#### WRITTEN REQUEST
The entries below contain a line with "The OpenSCAD and" and a line with "on the stem.". Retype exactly everything from the first down to the second, both included, and nothing else.

### DATA RECORDS

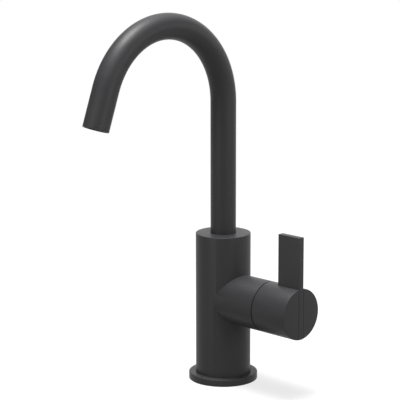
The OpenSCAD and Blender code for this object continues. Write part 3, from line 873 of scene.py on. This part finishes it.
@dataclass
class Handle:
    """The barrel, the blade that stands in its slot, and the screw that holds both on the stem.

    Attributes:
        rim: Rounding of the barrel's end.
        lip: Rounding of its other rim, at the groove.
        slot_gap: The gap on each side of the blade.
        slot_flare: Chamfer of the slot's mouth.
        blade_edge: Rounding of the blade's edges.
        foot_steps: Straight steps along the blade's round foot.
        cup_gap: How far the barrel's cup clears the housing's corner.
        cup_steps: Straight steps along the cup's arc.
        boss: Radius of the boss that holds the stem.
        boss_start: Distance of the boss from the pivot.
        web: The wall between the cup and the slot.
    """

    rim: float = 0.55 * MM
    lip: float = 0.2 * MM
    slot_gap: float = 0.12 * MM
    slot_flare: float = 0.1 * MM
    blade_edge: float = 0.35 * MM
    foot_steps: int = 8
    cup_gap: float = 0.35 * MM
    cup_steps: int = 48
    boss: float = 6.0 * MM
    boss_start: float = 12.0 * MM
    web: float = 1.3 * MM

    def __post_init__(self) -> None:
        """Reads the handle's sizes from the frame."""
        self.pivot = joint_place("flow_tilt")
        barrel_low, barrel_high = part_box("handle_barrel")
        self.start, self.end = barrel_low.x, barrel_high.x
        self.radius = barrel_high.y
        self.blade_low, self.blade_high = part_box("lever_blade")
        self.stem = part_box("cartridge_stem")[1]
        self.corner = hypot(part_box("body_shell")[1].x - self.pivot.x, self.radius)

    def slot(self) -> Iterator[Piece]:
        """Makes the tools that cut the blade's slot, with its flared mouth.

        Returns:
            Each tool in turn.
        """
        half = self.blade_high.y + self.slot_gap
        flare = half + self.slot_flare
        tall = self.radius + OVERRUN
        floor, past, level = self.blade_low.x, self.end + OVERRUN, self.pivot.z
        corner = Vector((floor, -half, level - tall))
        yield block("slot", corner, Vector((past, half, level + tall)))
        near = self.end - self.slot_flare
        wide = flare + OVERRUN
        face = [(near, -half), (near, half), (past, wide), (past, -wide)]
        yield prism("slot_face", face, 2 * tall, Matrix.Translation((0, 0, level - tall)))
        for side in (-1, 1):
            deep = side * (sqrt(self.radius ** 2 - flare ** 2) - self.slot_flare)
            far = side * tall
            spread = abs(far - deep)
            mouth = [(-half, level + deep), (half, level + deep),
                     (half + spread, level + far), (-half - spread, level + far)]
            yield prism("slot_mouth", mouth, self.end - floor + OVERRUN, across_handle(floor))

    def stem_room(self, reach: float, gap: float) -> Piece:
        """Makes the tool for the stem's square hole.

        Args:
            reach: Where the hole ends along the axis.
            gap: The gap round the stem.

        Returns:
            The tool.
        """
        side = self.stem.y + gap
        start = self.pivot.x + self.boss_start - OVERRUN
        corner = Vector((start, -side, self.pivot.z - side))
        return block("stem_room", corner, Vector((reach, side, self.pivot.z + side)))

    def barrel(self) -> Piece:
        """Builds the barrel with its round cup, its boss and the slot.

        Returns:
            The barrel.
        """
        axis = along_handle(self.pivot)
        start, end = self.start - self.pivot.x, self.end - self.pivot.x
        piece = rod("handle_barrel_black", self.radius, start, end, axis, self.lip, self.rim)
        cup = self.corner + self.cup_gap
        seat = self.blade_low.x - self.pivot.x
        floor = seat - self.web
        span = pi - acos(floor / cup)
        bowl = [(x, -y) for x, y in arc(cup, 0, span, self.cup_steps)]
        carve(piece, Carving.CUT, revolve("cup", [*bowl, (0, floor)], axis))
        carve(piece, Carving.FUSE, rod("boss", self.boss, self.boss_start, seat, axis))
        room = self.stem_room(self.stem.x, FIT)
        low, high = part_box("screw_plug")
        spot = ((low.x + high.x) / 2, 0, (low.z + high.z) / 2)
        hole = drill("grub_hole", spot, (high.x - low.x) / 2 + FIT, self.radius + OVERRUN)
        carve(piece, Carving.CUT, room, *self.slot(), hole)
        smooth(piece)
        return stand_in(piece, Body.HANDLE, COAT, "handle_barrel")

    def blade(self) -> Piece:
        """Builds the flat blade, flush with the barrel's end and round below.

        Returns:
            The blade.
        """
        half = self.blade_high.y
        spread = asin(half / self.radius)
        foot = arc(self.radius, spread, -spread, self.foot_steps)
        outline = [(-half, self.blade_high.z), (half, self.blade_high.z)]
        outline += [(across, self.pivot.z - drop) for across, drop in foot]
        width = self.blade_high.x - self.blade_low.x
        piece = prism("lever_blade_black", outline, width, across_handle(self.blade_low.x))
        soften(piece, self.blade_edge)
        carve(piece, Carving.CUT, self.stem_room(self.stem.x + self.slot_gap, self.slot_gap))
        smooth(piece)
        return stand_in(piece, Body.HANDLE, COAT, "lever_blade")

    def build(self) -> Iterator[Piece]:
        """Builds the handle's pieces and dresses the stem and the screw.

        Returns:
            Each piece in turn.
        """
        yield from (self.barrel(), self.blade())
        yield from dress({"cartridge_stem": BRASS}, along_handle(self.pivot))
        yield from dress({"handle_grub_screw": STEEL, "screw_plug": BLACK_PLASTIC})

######
### DATA RECORDS

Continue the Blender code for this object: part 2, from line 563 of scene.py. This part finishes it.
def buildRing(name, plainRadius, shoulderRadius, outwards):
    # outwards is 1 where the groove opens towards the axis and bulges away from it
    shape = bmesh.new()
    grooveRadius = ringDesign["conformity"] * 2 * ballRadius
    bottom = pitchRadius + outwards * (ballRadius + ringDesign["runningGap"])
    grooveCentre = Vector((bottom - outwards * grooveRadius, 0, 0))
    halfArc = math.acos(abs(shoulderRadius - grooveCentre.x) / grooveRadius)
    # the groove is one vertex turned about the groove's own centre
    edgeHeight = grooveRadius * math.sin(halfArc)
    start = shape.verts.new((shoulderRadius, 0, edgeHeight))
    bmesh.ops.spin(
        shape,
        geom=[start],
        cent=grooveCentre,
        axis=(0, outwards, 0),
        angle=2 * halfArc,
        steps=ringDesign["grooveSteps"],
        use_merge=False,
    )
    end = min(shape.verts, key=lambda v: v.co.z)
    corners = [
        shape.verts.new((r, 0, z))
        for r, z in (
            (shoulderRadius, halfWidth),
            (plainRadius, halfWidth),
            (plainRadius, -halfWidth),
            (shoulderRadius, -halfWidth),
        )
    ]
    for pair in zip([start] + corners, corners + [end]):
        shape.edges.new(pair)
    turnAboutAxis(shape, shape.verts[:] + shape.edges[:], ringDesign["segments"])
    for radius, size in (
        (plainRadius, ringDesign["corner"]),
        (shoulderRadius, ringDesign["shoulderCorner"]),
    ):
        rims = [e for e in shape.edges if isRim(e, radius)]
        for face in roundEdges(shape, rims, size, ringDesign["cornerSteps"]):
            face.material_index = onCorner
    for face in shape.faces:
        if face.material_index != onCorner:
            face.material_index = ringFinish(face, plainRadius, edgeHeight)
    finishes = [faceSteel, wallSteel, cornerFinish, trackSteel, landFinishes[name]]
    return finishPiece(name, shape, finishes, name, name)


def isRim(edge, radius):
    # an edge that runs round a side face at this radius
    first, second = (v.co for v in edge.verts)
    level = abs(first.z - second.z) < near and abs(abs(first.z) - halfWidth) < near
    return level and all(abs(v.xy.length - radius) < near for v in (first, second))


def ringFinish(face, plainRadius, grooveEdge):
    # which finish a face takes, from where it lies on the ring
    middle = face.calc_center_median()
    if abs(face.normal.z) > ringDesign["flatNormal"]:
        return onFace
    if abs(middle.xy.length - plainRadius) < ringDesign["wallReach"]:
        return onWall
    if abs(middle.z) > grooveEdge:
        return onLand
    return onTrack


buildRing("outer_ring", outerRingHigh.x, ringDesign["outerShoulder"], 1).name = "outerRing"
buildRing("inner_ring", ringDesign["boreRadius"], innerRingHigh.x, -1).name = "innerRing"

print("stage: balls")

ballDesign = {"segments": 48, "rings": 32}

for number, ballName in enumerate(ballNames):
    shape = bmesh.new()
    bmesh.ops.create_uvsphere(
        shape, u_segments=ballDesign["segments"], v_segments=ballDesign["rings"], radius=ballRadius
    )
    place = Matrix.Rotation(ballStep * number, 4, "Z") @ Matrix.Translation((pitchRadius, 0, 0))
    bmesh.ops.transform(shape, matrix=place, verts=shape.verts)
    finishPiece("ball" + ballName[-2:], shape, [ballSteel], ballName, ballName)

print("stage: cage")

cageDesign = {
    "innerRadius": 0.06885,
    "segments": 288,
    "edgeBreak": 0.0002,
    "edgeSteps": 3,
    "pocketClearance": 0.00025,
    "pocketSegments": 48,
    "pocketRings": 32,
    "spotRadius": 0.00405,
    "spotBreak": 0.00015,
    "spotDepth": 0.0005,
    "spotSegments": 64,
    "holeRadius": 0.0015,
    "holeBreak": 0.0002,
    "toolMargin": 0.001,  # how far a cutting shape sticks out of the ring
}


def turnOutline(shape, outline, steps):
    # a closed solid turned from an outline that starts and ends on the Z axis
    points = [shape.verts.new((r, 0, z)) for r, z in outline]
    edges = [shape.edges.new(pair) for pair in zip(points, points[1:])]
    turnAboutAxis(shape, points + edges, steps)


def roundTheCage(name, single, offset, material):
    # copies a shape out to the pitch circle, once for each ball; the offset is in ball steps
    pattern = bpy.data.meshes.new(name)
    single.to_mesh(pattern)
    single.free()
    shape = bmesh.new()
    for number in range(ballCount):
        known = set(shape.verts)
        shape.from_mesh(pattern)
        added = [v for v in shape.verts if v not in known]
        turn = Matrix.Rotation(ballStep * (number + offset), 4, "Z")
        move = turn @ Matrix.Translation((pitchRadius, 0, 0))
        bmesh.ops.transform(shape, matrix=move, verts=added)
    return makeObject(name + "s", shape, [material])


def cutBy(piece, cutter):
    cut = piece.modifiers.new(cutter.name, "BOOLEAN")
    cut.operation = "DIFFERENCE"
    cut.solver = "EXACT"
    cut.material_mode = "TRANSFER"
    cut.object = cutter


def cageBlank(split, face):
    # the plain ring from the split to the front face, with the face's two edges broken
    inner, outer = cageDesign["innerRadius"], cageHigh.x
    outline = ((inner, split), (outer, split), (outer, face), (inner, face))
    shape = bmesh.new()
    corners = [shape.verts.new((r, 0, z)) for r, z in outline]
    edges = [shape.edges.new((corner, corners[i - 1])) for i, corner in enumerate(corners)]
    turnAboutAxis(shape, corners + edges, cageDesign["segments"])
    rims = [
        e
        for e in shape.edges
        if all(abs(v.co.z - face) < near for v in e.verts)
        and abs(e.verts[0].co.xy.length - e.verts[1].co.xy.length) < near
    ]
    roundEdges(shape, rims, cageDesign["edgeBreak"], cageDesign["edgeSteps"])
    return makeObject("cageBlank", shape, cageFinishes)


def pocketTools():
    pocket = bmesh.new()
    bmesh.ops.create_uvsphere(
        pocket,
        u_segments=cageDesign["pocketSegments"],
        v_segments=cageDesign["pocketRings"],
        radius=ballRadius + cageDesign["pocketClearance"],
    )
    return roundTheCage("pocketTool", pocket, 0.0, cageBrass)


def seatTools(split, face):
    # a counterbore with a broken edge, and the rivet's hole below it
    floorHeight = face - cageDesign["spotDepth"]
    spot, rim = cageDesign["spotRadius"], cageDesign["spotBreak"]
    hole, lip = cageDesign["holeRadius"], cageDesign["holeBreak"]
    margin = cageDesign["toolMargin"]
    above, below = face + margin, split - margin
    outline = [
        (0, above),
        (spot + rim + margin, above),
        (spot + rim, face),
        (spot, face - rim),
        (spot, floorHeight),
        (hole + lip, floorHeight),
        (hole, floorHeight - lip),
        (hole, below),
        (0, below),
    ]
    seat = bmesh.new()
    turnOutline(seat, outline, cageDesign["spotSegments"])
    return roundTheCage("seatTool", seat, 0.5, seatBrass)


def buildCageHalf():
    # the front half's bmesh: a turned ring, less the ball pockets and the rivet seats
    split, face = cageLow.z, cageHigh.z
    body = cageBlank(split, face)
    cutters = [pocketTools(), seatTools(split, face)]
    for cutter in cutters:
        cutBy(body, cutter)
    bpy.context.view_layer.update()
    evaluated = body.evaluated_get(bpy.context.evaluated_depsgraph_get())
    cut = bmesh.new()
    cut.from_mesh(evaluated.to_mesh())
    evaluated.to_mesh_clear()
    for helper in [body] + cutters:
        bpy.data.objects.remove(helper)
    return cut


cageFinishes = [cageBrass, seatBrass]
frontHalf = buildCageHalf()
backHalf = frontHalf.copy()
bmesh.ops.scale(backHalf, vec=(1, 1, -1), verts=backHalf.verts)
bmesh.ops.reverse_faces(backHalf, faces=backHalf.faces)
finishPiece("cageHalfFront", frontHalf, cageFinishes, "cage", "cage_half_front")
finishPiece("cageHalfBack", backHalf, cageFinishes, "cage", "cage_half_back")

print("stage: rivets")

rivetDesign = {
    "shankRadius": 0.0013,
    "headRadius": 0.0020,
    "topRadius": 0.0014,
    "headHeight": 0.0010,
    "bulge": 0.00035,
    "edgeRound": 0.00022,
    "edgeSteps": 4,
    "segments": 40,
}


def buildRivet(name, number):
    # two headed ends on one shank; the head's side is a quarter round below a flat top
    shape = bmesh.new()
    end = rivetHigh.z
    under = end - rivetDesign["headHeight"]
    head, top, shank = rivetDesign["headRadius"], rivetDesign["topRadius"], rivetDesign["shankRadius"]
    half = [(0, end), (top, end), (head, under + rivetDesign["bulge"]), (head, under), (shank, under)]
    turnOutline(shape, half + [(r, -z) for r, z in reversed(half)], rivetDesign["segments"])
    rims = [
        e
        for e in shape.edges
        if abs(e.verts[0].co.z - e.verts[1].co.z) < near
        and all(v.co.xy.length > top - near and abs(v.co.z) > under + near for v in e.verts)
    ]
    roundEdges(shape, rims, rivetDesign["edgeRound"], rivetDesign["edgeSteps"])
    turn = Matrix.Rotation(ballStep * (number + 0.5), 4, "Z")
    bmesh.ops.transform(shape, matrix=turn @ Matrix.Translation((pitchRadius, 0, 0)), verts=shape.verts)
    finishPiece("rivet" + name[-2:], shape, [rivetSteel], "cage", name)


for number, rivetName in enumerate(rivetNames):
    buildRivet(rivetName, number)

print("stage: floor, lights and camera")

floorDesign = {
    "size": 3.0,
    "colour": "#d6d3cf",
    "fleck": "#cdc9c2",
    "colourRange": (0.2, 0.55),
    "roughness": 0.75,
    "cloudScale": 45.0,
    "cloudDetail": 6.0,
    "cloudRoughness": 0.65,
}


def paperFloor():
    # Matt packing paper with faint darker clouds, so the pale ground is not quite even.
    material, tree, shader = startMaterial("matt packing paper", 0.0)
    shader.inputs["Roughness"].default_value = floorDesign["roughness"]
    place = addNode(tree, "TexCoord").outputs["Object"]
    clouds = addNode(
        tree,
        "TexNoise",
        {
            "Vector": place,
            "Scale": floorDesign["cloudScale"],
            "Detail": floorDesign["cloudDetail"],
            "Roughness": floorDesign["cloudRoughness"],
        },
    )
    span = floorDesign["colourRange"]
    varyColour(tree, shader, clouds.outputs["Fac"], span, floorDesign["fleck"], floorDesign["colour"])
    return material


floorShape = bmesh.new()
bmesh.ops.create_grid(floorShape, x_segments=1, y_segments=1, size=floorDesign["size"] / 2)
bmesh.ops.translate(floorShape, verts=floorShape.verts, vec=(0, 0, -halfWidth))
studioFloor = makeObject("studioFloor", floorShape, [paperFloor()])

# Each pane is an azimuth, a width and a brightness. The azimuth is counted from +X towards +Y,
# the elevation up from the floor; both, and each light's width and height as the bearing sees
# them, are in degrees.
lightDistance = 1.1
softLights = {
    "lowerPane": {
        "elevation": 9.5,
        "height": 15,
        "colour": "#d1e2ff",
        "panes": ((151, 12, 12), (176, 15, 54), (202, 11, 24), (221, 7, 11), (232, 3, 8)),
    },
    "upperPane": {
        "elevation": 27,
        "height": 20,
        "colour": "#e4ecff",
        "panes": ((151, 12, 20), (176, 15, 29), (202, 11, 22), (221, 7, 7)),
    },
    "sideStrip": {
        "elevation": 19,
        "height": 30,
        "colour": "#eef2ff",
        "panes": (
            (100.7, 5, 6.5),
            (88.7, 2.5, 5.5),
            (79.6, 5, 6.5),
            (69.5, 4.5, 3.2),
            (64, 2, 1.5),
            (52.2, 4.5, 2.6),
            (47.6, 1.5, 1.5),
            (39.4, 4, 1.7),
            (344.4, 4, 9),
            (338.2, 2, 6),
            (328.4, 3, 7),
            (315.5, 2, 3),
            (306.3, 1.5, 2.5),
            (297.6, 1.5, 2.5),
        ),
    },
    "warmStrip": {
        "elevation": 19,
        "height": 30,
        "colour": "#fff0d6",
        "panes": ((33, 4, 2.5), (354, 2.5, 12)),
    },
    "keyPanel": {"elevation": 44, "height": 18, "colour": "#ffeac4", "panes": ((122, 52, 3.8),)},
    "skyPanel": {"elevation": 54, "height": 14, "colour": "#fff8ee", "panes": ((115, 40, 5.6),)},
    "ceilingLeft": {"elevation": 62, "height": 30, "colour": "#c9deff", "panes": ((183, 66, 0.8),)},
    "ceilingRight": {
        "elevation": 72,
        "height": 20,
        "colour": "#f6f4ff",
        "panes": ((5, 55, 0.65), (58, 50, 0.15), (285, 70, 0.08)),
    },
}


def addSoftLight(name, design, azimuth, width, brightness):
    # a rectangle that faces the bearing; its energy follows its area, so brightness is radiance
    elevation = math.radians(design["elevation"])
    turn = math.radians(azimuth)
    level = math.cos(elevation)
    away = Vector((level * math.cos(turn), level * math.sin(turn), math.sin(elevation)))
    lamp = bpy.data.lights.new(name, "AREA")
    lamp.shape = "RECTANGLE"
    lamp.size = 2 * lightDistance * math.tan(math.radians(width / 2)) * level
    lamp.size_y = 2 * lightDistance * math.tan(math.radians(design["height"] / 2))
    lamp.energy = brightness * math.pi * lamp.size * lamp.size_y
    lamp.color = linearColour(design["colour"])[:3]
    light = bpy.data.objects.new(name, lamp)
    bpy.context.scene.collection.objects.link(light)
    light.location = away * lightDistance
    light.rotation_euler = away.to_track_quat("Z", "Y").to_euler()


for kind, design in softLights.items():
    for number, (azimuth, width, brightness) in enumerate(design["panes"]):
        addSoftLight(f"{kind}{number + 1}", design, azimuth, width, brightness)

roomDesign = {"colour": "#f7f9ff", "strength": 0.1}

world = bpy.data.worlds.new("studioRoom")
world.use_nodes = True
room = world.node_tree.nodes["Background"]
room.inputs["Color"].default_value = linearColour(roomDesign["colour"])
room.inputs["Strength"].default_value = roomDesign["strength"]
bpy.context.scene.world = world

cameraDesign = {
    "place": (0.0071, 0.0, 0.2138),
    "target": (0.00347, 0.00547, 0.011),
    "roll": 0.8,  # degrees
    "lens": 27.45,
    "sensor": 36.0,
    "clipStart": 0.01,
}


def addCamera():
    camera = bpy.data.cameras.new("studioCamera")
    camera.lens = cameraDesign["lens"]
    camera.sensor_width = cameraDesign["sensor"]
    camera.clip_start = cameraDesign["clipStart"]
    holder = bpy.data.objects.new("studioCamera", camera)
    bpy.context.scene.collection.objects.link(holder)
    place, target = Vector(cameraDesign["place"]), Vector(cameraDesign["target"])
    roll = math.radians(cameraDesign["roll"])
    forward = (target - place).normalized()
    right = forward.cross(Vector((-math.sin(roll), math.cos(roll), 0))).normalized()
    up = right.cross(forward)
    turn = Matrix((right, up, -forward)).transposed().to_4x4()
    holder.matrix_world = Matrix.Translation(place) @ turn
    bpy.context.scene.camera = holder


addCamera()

######

#### PROBLEM SOLUTION
The OpenSCAD and Blender code for this object continues. Write part 3, from line 873 of scene.py on. This part finishes it.
@dataclass
class Handle:
    """The barrel, the blade that stands in its slot, and the screw that holds both on the stem.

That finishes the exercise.